Dit houdt in dat u moet bijhouden welke werknemers op welke dagen bij u hebben gewerkt. U moet tevens alle belangrijke gegevens vastleggen, zoals, naam, adres, woonplaats, BSN, geboortedatum enzovoort. Ook moet u per project het aantal gewerkte uren per dag vastleggen. Daarnaast moet u ook zelf de identiteit van de ingeleende werknemers vaststellen. Deze laatste verplichting is niet alleen bedoeld om de tariefmatiging te verkrijgen, maar ook om te controleren of de inleenkracht wel gerechtigd is om in Nederland te werken (op grond van de Wet Arbeid Vreemdelingen).

 

Verklaring betalingsgedrag

U kunt als inlener – als de uitlener niet beschikt over een g-rekening – ook rechtsreeks naar de Belastingdienst bedragen overmaken om uw aansprakelijkheid te beperken, de zogenoemde ‘rechtstreekse storting’. Ook kan bij de Belastingdienst een verklaring over het betalingsgedrag worden opgevraagd. Op die verklaring geeft de Belastingdienst aan of de uitlener loonheffingen heeft betaald.

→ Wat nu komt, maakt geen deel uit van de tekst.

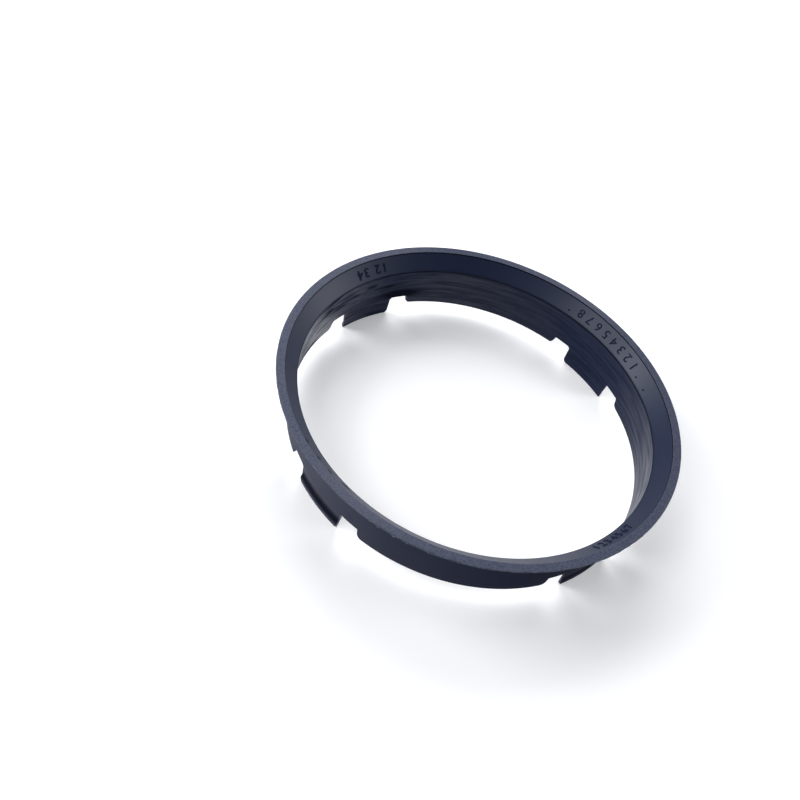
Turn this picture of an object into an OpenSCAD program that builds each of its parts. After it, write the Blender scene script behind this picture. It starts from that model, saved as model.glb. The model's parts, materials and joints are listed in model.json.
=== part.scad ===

Recent heeft de Hoge Raad een uitspraak gedaan over de vraag of een afgegeven verklaring de aansprakelijkheid van de inlener kan beperken. De Hoge Raad heeft geoordeeld dat een inlener geen vertrouwen kan ontlenen aan een dergelijke verklaring. Dit is alleen anders als de Belastingdienst bij het eventueel verlenen van uitstel van betaling met de uitlener niet op de juiste manier zekerheden is overeengekomen, maar toch een positieve verklaring heeft afgegeven. Als de inlener dan te goeder trouw gebruikmaakt van de uitlener kan hij niet aansprakelijk worden gesteld.

 

Depotstelsel

Het g-rekeningenstelsel zal binnenkort worden vervangen door een depotstelsel. Een uitlener die zijn wederpartij de mogelijkheid wil bieden zijn aansprakelijkheidsrisico te beperken kan een depot bij de Belastingdienst aanvragen. Hierop kan de inlener dan geld storten. Het depotstelsel biedt in principe dezelfde mate van rechtsbescherming als het huidige g-rekeningenstelsel. Wanneer het depotstelsel in werking treedt is nog niet bekend.

 

Advies

Wilt u personeel inlenen check dan goed uw wederpartij. Beperk bovendien uw aansprakelijkheidsrisico door een bedrag van de aanneemsom op een g-rekening te storten. Vertrouw niet blindelings op een door de Belastingdienst afgegeven verklaring over het betalingsgedrag van de uitlener. De Hoge Raad heeft namelijk geoordeeld dat u hieraan in principe geen vertrouwen kunt ontlenen. Een g-rekening geniet veruit de voorkeur!